Quote verbatim every line from the line containing "bm = bmesh.new()" to the line containing "imported = [obj", inclusive of both, and no other line.

▶ EXTRACTED INFORMATION:
__________

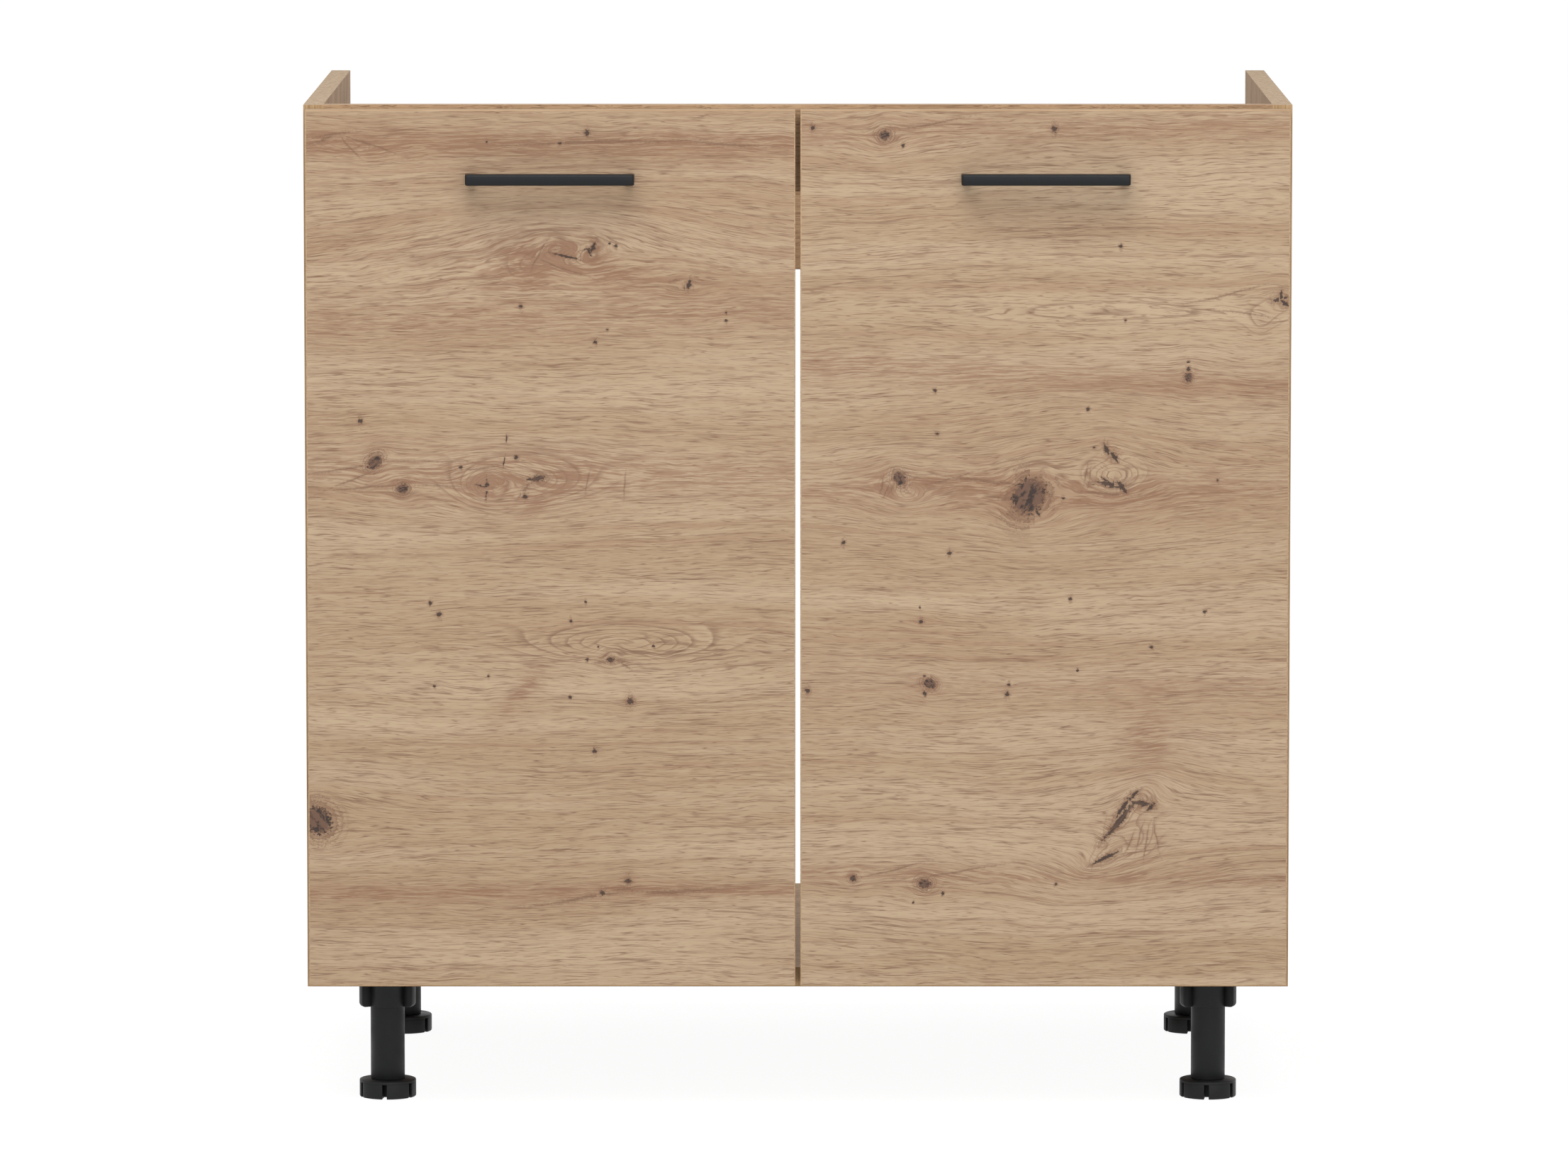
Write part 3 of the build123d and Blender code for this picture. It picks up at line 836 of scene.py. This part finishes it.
# x, z, radius
pins = {
    "left": [
        (-170, 799, 2), (-192, 790, 1.2), (-251, 790, 0.9), (-152, 709, 0.9), (-147, 707, 1.1),
        (-224, 658, 1.6), (-58, 653, 1), (-58, 646, 1.2), (-154, 639, 1), (-164, 629, 1.5),
        (-354, 565, 1.8), (-228, 535, 1.6), (-273, 527, 1.4), (-252, 513, 1.6), (-221, 504, 1.7),
        (-298, 417, 1.5), (-291, 407, 1.9), (-172, 417, 1), (-184, 402, 1.3), (-117, 382, 1.1),
        (-162, 381, 0.8), (-171, 370, 1.3), (-152, 370, 2.4), (-185, 340, 1.3), (-295, 348, 1.2),
        (-251, 357, 1), (-165, 296, 1.8), (-159, 180, 2),
    ],
    "right": [
        (12, 803, 1.8), (207, 801, 2.2), (85, 789, 1.2), (261, 706, 1.4), (316, 613, 1), (316, 607, 1.7),
        (111, 590, 1.4), (235, 575, 1.4), (113, 555, 1.3), (37, 466, 1.7), (123, 458, 1.7), (221, 420, 1.4),
        (330, 410, 1.3), (287, 381, 1.4), (100, 402, 1.7), (227, 362, 1), (103, 357, 1), (170, 342, 1.8),
        (171, 350, 1.3), (103, 343, 1.6), (8, 345, 2), (340, 517, 1), (215, 502, 1.2), (265, 647, 1),
        (210, 187, 1.1), (118, 179, 1.2), (94, 172, 0.8), (99, 414, 0.7),
    ],
}
# x, z, half length, half width, turn in degrees
cracks = {
    "left": [
        (-188, 698.5, 11, 1.1, -13), (-166, 706, 5.5, 1.4, 65), (-170, 705, 4, 1.0, 15),
        (-168, 702, 3.5, 1.2, -60), (-88.5, 676, 5, 1.6, 76), (-91.5, 674, 3, 0.8, 80),
        (-251.5, 510, 8, 0.9, 88), (-255, 512, 6, 0.8, -12), (-211, 518.5, 6.5, 2.3, 18),
        (-217, 517.5, 3, 1.2, 10), (-238, 532, 4, 0.5, 80), (-236, 551, 3, 0.6, 88),
    ],
    "right": [
        (390, 664, 7, 1.9, 14), (394, 661, 5, 1.6, -38), (391, 667, 4, 1.2, 80), (250, 542, 5.5, 1.7, -68),
        (256.5, 536, 5, 1.8, -48), (240, 543.5, 1.6, 0.7, 0), (254, 513, 12, 2.0, -10),
        (262, 511, 7, 1.9, -50), (250, 516, 6, 0.9, -32), (246, 513, 8, 0.7, -2), (194, 506, 12, 2.2, 78),
        (187, 494, 9, 1.6, -18), (179, 501, 7, 1.1, 30), (194, 491, 4, 1.1, -50), (184, 516, 9, 0.9, 22),
        (262, 239, 21, 2.4, 52), (265, 250, 13, 1.7, 56), (280, 253, 11, 2.2, -12), (287, 250, 5, 1.8, 40),
        (272, 260, 7, 1.5, 35), (250, 208, 12, 1.5, 27),
    ],
}
# the same for the brown veins
veins = {
    "left": [
        (-369, 526, 24, 0.7, 9), (-350, 511, 34, 0.6, 4), (-300, 532, 40, 0.5, 1), (-362, 517, 24, 0.5, 22),
        (-98, 679, 6, 0.7, 8), (-160, 369, 6, 1.2, 4), (-143, 370, 6, 1.6, -8), (-140, 366, 5, 0.8, -35),
        (-192, 690, 26, 0.5, -20), (-209, 700, 14, 0.6, 60), (-222, 509, 8, 1.2, 55),
        (-375, 797, 16, 0.7, 8), (-383, 793, 10, 1.2, 20), (-345, 789, 24, 0.6, -20),
        (-362, 788, 12, 0.6, -50), (-100, 181, 34, 1.2, 1), (-170, 176, 40, 1.0, 8),
        (-150, 791, 80, 0.8, 1), (-60, 789, 30, 0.8, -3), (-140, 182.5, 10, 0.7, 3),
        (-260, 527, 22, 0.5, 5), (-290, 512, 20, 0.5, -3), (-170, 516, 10, 0.5, 80),
        (-140, 513, 9, 0.5, 85),
    ],
    "right": [
        (110, 806, 26, 0.6, 10), (152, 516, 36, 0.9, -7), (165, 513, 14, 0.8, -14), (125, 519, 20, 0.5, 14),
        (72, 508, 6, 0.7, 75), (68, 513, 6, 0.6, 85), (76, 510, 5, 0.7, 70), (360, 652, 22, 0.6, -8),
        (345, 668, 26, 0.6, 14), (278, 225, 12, 0.6, 75), (284, 222, 14, 0.6, 80), (270, 221, 10, 0.6, 65),
        (292, 226, 12, 0.6, 100), (130, 197, 30, 0.6, 10), (75, 198, 26, 0.6, 14), (250, 506, 20, 1.0, -4),
        (233, 520, 8, 0.5, 80), (236, 519, 8, 0.5, 84),
    ],
}
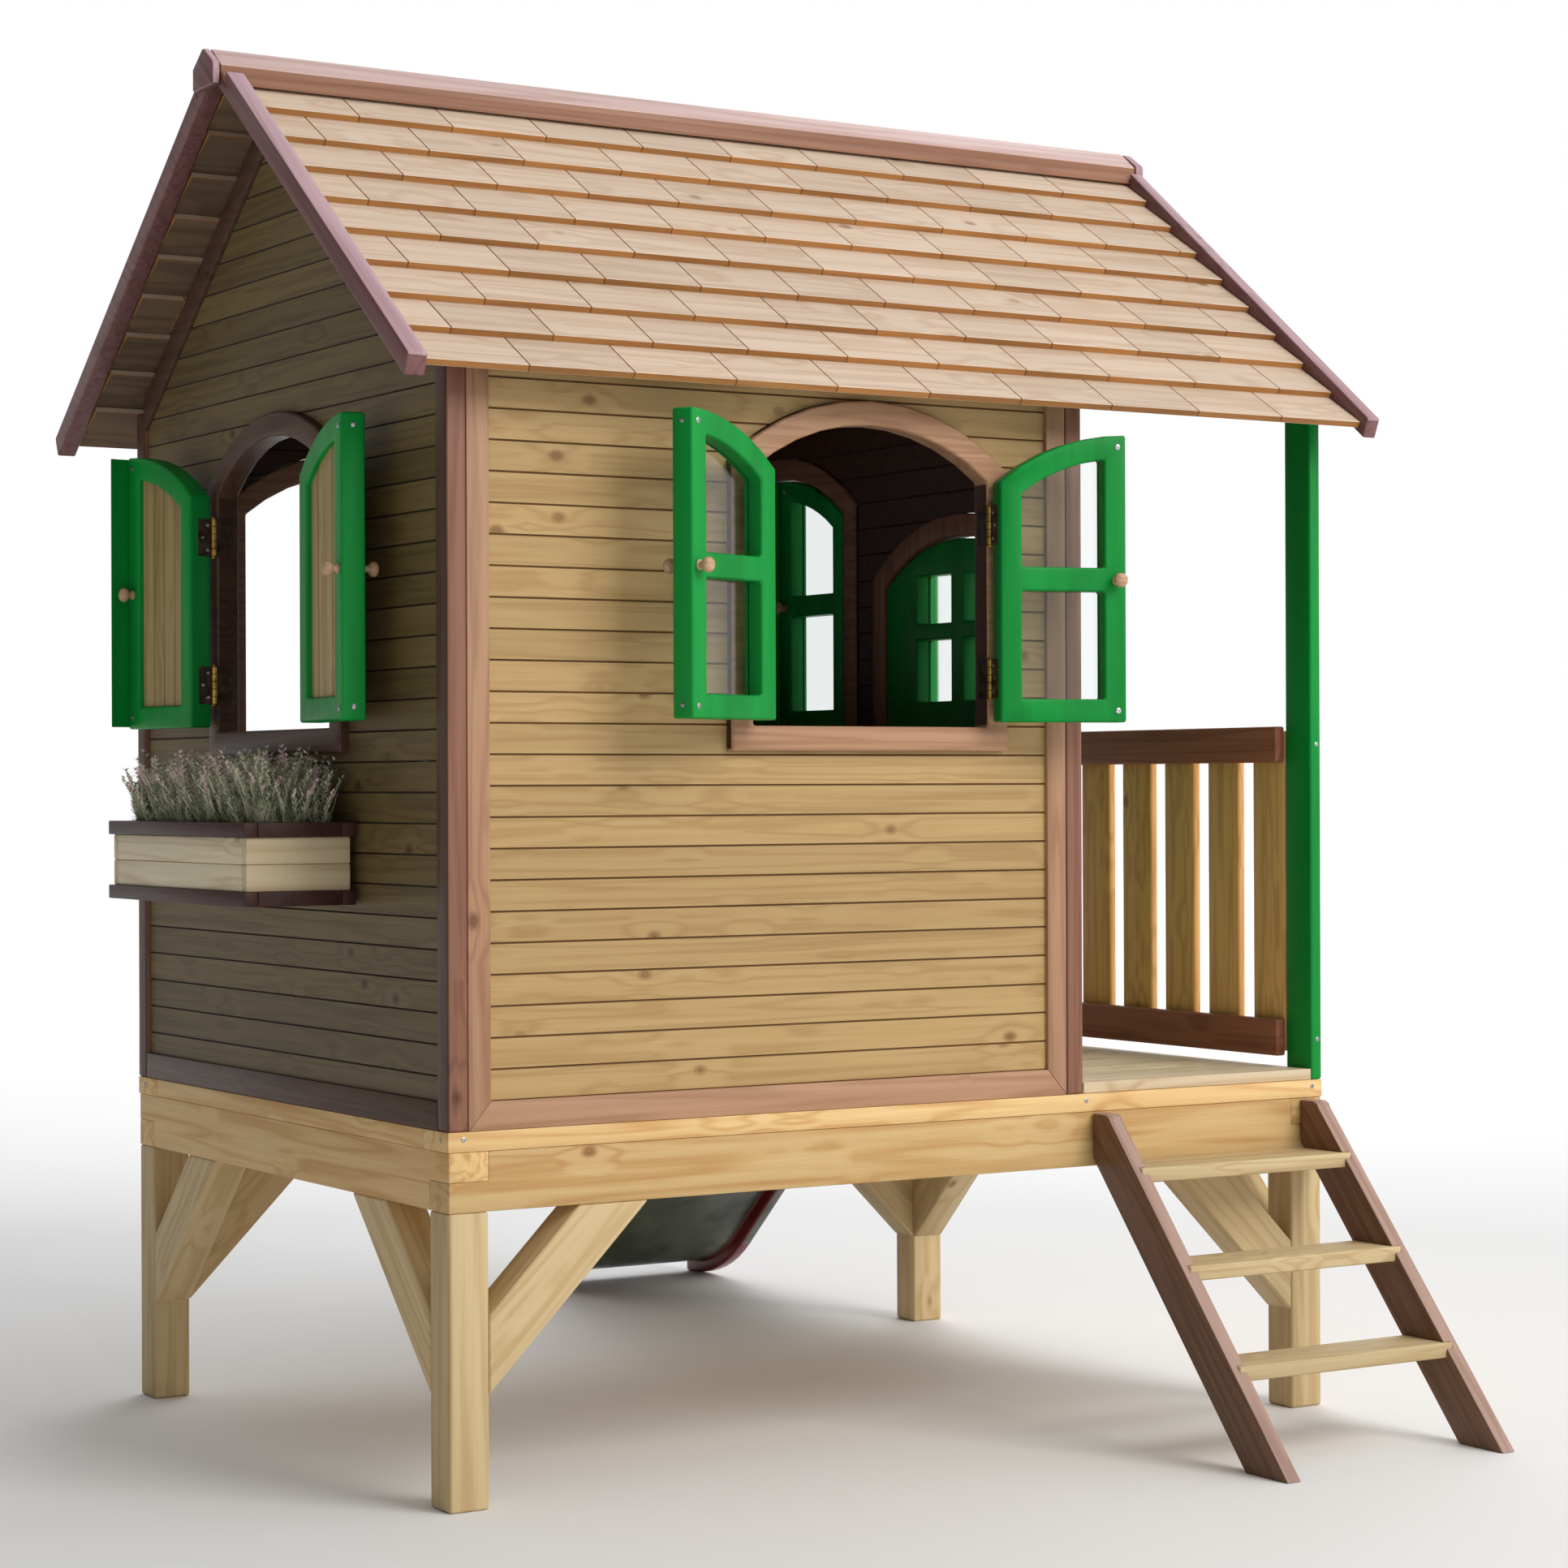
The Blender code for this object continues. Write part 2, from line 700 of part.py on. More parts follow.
# Planter: a box of boards hung on the left wall, open at the top.
PLANTER_X = (PLANTER_OUT, -GAP)
PLANTER_Y = (0.336, 0.940)
PLANTER_Z = (0.350, 0.487)
PLANTER_WALL = 0.018
RIM = 0.024
SET_BACK = 0.007
planter = box("planter", (PLANTER_OUT + SET_BACK, -SET_BACK), (PLANTER_Y[0] + SET_BACK, PLANTER_Y[1]
              - SET_BACK), PLANTER_Z, STAIN, ease=0)
rims = [
    box(f"rim_{i}", PLANTER_X, PLANTER_Y, (z, z + RIM), STAIN, ease=0)
    for i, z in enumerate((PLANTER_Z[0], PLANTER_Z[1] - RIM))
]
hollow = box(
    "planter_hollow",
    (PLANTER_OUT + SET_BACK + PLANTER_WALL, -SET_BACK - PLANTER_WALL),
    (PLANTER_Y[0] + SET_BACK + PLANTER_WALL, PLANTER_Y[1] - SET_BACK - PLANTER_WALL),
    (PLANTER_Z[0] + 0.016, PLANTER_Z[1] + 0.020),
    STAIN,
    ease=0,
)
joined(planter, "UNION", *rims)
joined(planter, "DIFFERENCE", hollow)

# Slide: one moulded chute from the rear of the veranda to the ground.
SLIDE_X = (1.300, 1.740)
SLIDE_ANGLE = math.radians(42)
SLIDE_BED = 0.012
SLIDE_WALL = 0.030
SIDE_UP = 0.070
SIDE_DOWN = 0.040
TOP_BEND = 0.160
FOOT_BEND = 0.300
SLIDE_TOP = DECK_TOP
SLIDE_FOOT = GROUND + SIDE_DOWN


def slide_path():
    """The bed's line from the side: level, then bent down, straight, and bent level again."""
    start = (DEPTH + GAP, SLIDE_TOP)
    level = DEPTH + 0.040
    points = [(*start, 0)]
    for i in range(7):
        a = SLIDE_ANGLE * i / 6
        points.append((level + TOP_BEND * math.sin(a), SLIDE_TOP - TOP_BEND * (1 - math.cos(a)), a))
    fall = SLIDE_TOP - SLIDE_FOOT - (TOP_BEND + FOOT_BEND) * (1 - math.cos(SLIDE_ANGLE))
    y = level + TOP_BEND * math.sin(SLIDE_ANGLE) + fall / math.tan(SLIDE_ANGLE)
    for i in range(9):
        a = SLIDE_ANGLE * (1 - i / 8)
        along = FOOT_BEND * (math.sin(SLIDE_ANGLE) - math.sin(a))
        points.append((y + along, SLIDE_FOOT + FOOT_BEND * (1 - math.cos(a)), a))
    points.append((SLIDE_END, SLIDE_FOOT, 0))
    return points


def slide_section():
    """Across the slide: a wall on each side that stands above the bed and hangs below it."""
    x0, x1 = SLIDE_X
    return [
        (x0, -SIDE_DOWN),
        (x0 + SLIDE_WALL, -SIDE_DOWN),
        (x0 + SLIDE_WALL, -SLIDE_BED),
        (x1 - SLIDE_WALL, -SLIDE_BED),
        (x1 - SLIDE_WALL, -SIDE_DOWN),
        (x1, -SIDE_DOWN),
        (x1, SIDE_UP),
        (x1 - SLIDE_WALL, SIDE_UP),
        (x1 - SLIDE_WALL, 0),
        (x0 + SLIDE_WALL, 0),
        (x0 + SLIDE_WALL, SIDE_UP),
        (x0, SIDE_UP),
    ]


bm = bmesh.new()
rings = []
for y, z, a in slide_path():
    ring = []
    for x, up in slide_section():
        ring.append(bm.verts.new((x, y + up * math.sin(a), z + up * math.cos(a))))
    rings.append(ring)
for near, far in zip(rings, rings[1:]):
    for i, vert in enumerate(near):
        bm.faces.new((near[i - 1], vert, far[i], far[i - 1]))
bm.faces.new(rings[0])
bm.faces.new(rings[-1])
bmesh.ops.recalc_face_normals(bm, faces=bm.faces[:])
slide_mesh = bpy.data.meshes.new("slide")
bm.to_mesh(slide_mesh)
bm.free()
slide_mesh.materials.append(SLIDE)
slide = bpy.data.objects.new("slide", slide_mesh)
bpy.context.scene.collection.objects.link(slide)
slide.parent = PLATFORM
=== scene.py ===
import json
import math
import random

import bpy
from mathutils import Matrix, Vector


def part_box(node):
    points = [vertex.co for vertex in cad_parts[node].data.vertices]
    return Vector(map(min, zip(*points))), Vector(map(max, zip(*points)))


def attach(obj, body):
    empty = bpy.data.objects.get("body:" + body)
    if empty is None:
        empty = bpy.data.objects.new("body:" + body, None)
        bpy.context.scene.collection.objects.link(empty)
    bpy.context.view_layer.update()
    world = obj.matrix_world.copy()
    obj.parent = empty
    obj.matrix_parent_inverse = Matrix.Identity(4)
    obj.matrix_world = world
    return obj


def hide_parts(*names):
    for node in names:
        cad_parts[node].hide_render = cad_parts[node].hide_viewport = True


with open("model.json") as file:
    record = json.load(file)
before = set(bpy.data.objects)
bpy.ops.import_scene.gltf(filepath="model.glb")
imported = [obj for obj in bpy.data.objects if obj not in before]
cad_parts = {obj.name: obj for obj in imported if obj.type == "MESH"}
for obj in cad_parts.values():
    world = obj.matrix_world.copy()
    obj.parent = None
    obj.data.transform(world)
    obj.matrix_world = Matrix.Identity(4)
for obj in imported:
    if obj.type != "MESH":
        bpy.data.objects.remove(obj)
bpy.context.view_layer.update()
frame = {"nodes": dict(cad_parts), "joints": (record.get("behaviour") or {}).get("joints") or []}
chance = random.Random(11)

# Studio. The view is level with the window sills, seen a little from the left of the front wall.
# A broad light stands to the right of the front, a weaker one behind, and the floor is pale.
EDGE_LOW, EDGE_HIGH = (Vector(corner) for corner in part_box("platform_frame"))


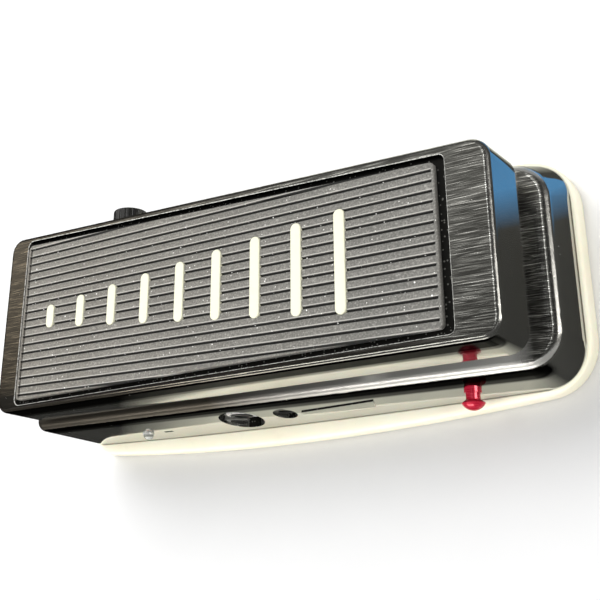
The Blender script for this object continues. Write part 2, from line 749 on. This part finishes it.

__________

▶ RESULT FOR THIS TASK:
bm = bmesh.new()
rings = []
for y, z, a in slide_path():
    ring = []
    for x, up in slide_section():
        ring.append(bm.verts.new((x, y + up * math.sin(a), z + up * math.cos(a))))
    rings.append(ring)
for near, far in zip(rings, rings[1:]):
    for i, vert in enumerate(near):
        bm.faces.new((near[i - 1], vert, far[i], far[i - 1]))
bm.faces.new(rings[0])
bm.faces.new(rings[-1])
bmesh.ops.recalc_face_normals(bm, faces=bm.faces[:])
slide_mesh = bpy.data.meshes.new("slide")
bm.to_mesh(slide_mesh)
bm.free()
slide_mesh.materials.append(SLIDE)
slide = bpy.data.objects.new("slide", slide_mesh)
bpy.context.scene.collection.objects.link(slide)
slide.parent = PLATFORM
=== scene.py ===
import json
import math
import random

import bpy
from mathutils import Matrix, Vector


def part_box(node):
    points = [vertex.co for vertex in cad_parts[node].data.vertices]
    return Vector(map(min, zip(*points))), Vector(map(max, zip(*points)))


def attach(obj, body):
    empty = bpy.data.objects.get("body:" + body)
    if empty is None:
        empty = bpy.data.objects.new("body:" + body, None)
        bpy.context.scene.collection.objects.link(empty)
    bpy.context.view_layer.update()
    world = obj.matrix_world.copy()
    obj.parent = empty
    obj.matrix_parent_inverse = Matrix.Identity(4)
    obj.matrix_world = world
    return obj


def hide_parts(*names):
    for node in names:
        cad_parts[node].hide_render = cad_parts[node].hide_viewport = True


with open("model.json") as file:
    record = json.load(file)
before = set(bpy.data.objects)
bpy.ops.import_scene.gltf(filepath="model.glb")
imported = [obj for obj in bpy.data.objects if obj not in before]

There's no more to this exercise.